Thursday, March 17, 2011

Krewe Of Tucks

I am back from New Orleans and Mardi Gras....tired and trying to get organized here again but had a great trip back. I took some Bourbon Street Mardi Gras costume pictures, mine included, so when I have time to upload them I can show you some of them.As always, the food was great in New Orleans. I can't imagine many places with better food. Mardi Gras was fun and it was nice seeing familiar people and places again. I'll write some things about it later after I upload the photos and when I have the time to do so. Now, just something about the Mardi Gras parades.

The crowds this year were the biggest ever for Mardi Gras, given the late time of the year (warmer weather, college spring break etc. .makes for more travelers). I saw three parades this time, each different and in deferent locations. But one that is typical, and that I watched (one actually participates in parades in New Orleans, not merely watches them) is the Krewe of Tucks.It's typical of carnival organizations and most things in New Orleans because it started from a nonsense idea by the most unlikely of persons.

Loyola University students started this parade in the late 60's. The"krewe"' takes its name from Friar Tuck, an uptown pub where two college students drink allot (it's near their campus) and decided to create their own parade after unsuccessfully trying to become white flambeaux carriers (The flambeaux carriers were originally slaves and free men of color parading, twirling and fooling around in robes. Before floats were lighted with electricity it was a way of providing light for the floats to be better seen. Flambeaux carriers are rare now but are true performers who dance and put on terrific shows for the crowds who often throw spare change as tips.). See below a photo so the old style flambeaux carriers.

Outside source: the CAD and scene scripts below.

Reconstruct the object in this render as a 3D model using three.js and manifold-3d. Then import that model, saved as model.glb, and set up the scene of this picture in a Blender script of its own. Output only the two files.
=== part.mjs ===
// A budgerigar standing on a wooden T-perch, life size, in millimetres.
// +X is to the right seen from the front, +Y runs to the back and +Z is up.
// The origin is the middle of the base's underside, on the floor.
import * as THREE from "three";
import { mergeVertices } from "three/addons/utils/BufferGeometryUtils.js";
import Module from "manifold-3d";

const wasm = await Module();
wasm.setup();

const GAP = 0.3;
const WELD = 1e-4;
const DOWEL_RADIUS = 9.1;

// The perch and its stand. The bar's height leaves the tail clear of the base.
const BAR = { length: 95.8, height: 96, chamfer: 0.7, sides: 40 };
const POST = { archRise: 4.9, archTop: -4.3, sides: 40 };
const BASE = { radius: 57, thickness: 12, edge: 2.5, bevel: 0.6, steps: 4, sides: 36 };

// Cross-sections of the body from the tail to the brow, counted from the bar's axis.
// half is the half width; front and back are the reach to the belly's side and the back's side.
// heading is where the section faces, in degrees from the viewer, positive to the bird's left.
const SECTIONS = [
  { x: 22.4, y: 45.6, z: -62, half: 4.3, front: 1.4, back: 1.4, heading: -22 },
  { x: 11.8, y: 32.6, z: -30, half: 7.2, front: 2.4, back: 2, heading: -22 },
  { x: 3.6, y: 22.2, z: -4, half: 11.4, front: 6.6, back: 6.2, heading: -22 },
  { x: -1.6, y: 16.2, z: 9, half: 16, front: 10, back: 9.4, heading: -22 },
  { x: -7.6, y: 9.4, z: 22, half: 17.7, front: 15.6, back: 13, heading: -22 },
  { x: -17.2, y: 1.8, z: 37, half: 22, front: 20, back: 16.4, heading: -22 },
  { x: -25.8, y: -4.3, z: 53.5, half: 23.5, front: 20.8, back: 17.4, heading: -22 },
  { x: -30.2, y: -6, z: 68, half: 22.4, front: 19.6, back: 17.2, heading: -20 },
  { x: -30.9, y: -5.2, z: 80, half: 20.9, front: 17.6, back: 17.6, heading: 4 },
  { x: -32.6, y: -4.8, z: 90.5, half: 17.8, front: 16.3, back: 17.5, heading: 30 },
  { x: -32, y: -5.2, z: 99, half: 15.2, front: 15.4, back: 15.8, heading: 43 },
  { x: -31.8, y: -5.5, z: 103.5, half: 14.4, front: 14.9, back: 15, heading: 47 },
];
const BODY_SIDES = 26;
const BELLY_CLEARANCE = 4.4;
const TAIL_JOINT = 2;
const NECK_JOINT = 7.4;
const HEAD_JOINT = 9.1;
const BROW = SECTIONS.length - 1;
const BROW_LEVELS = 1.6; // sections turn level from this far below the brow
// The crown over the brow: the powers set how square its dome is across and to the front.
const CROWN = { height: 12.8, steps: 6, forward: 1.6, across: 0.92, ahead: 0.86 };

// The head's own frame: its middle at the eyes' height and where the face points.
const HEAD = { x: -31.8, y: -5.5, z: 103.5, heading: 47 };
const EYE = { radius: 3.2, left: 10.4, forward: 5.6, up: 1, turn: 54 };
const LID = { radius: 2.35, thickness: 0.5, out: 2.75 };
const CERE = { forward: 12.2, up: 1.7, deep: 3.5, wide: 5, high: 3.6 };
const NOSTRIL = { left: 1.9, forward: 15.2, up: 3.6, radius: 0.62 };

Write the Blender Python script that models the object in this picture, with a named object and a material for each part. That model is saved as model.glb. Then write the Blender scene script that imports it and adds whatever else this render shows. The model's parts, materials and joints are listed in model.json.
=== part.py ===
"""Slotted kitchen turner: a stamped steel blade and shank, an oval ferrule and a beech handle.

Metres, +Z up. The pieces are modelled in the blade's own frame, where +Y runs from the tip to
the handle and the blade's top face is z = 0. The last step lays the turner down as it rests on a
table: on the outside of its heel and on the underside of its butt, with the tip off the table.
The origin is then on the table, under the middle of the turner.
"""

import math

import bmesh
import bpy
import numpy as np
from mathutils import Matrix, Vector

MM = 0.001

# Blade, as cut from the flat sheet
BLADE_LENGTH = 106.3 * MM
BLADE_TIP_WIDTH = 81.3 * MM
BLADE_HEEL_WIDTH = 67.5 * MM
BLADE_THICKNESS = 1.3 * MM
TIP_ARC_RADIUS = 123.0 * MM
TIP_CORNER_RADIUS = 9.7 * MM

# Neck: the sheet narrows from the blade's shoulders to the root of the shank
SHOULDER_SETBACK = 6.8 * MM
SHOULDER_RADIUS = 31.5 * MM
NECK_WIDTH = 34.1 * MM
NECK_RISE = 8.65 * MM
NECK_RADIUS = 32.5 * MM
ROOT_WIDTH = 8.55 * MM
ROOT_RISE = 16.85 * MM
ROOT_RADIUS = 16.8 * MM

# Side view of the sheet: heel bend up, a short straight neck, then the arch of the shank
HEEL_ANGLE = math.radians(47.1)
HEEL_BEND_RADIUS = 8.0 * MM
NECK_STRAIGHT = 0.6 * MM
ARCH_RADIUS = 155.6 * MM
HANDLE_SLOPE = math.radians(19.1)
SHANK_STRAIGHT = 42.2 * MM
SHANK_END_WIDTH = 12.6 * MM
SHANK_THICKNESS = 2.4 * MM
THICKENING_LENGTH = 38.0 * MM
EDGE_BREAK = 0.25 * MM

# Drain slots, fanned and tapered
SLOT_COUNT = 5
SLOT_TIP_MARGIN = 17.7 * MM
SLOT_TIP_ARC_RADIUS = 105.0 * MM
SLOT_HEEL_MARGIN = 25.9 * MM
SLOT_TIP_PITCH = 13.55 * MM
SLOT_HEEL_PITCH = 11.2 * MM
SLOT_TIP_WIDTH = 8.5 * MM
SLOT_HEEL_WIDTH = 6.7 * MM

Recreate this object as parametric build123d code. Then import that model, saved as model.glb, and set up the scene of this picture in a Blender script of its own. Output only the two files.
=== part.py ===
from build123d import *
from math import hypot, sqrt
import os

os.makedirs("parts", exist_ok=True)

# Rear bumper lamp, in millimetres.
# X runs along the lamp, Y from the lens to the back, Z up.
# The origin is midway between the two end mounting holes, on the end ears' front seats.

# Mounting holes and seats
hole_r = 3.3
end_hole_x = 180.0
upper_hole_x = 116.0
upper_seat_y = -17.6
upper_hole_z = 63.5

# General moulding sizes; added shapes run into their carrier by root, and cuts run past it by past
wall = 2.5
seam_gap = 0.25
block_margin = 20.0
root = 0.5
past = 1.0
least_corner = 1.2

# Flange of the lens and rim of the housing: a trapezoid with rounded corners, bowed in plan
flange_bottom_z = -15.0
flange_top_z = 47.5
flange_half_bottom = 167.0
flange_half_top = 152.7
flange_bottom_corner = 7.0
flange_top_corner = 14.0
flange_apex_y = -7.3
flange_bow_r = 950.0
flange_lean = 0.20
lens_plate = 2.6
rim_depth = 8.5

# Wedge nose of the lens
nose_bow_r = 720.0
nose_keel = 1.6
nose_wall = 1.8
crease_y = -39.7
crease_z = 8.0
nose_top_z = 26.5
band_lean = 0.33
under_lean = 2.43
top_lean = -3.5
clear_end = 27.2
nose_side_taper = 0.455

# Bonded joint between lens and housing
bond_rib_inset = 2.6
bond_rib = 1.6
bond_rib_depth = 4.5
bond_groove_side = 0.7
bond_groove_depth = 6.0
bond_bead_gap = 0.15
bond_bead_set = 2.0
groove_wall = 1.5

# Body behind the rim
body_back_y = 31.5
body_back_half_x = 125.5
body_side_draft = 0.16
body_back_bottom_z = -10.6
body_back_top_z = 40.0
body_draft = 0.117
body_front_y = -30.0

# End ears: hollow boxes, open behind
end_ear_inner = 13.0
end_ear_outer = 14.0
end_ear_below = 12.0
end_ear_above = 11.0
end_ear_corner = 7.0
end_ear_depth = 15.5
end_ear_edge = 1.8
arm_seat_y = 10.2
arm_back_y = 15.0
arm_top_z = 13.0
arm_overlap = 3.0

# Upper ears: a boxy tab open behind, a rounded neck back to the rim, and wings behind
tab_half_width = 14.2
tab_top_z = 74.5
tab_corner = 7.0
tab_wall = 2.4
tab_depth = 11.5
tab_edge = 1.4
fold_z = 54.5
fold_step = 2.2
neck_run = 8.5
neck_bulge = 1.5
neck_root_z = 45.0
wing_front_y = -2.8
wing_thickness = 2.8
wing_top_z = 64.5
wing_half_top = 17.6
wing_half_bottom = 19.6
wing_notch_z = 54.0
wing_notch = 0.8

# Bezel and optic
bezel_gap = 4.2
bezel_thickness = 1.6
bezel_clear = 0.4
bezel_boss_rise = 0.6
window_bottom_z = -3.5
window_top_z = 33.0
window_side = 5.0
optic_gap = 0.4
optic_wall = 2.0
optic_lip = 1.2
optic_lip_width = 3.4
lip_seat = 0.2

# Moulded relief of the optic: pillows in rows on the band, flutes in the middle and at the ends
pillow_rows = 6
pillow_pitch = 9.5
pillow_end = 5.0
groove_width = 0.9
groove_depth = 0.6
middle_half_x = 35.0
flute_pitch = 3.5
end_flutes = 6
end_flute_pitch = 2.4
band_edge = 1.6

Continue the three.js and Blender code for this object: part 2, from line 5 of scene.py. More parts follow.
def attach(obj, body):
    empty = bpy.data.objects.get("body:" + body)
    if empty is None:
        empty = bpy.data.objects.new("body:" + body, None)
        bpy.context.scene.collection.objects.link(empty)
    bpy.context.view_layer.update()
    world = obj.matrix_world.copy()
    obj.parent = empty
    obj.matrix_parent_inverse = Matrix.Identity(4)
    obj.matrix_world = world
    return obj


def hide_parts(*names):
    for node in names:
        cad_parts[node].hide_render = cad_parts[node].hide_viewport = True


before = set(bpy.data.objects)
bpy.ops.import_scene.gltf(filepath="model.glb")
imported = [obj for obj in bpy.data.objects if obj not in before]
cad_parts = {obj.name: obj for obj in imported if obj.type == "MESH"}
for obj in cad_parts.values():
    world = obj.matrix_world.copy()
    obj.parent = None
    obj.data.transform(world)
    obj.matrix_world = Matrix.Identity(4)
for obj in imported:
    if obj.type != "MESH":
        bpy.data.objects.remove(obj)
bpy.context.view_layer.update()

From there Tucks gradually grew into a full sized, well financed (all parades are private enterprises paid for by krewe members). The Krewe of Tucks parade is always a parody of something either serious or non consequential. This year, for instance, the theme was " iTucks, What's APPening", making fun of the addictive property of all the technology people seem enamored.

Here were some of the float titles in the parade: Farmville, Tweet This( it had a huge bird mindlessly tweeting on his phone), I Have No Bars, Byte Me, and Green Eggs and Spam. The techno title was tied in with some non tech point made by each float.

This year's Tuck's king waved a toilet brush scepter and the krewe themes throws were all toilet related.... miniature squirting toilets, plungers and Tucks-stamped toilet paper rolls. I caught a toilet plunger and there is a photo below from the local newspaper of someone else who caught one and who is putting it to good use.I saw this parade along historic St. Charles Avenue, the beautiful old oak lined avenue of mansions and charm. There were hundreds of thousands of viewers for Tucks (and for each of the other parades during Mardi Gras) and many had tents with barbecue pits along the parade route. It gets so crowded on St. Charles, and real estate on the parade route is so prized, families (illegally) rope off sections along the route 24 hours or more before the parades roll, often getting up in the middle of the night to stake out their plots.


The "stuff" along the route that people place includes the barbecue pits, mini kitchens, portable toilets, lawn chairs, stacks of coolers and rows of ladders for children to stand on to get up above the heads of parade watchers. It's like no other parade route in any other place.Tucks is the non traditional type of parade. The floats are not elaborate and the costuming and bands are unconventional. I like this type of parade as well as the garish super krewe parades. The unconventional types probably give more of the character of New Orleans, while the fancy ones will give you the oh and ah effect.

Anyway, I think you should one day see Mardi Gras parades and experience carnival as they do it in New Orleans. I can promise one thing, that it will be different from anything else you have ever seen.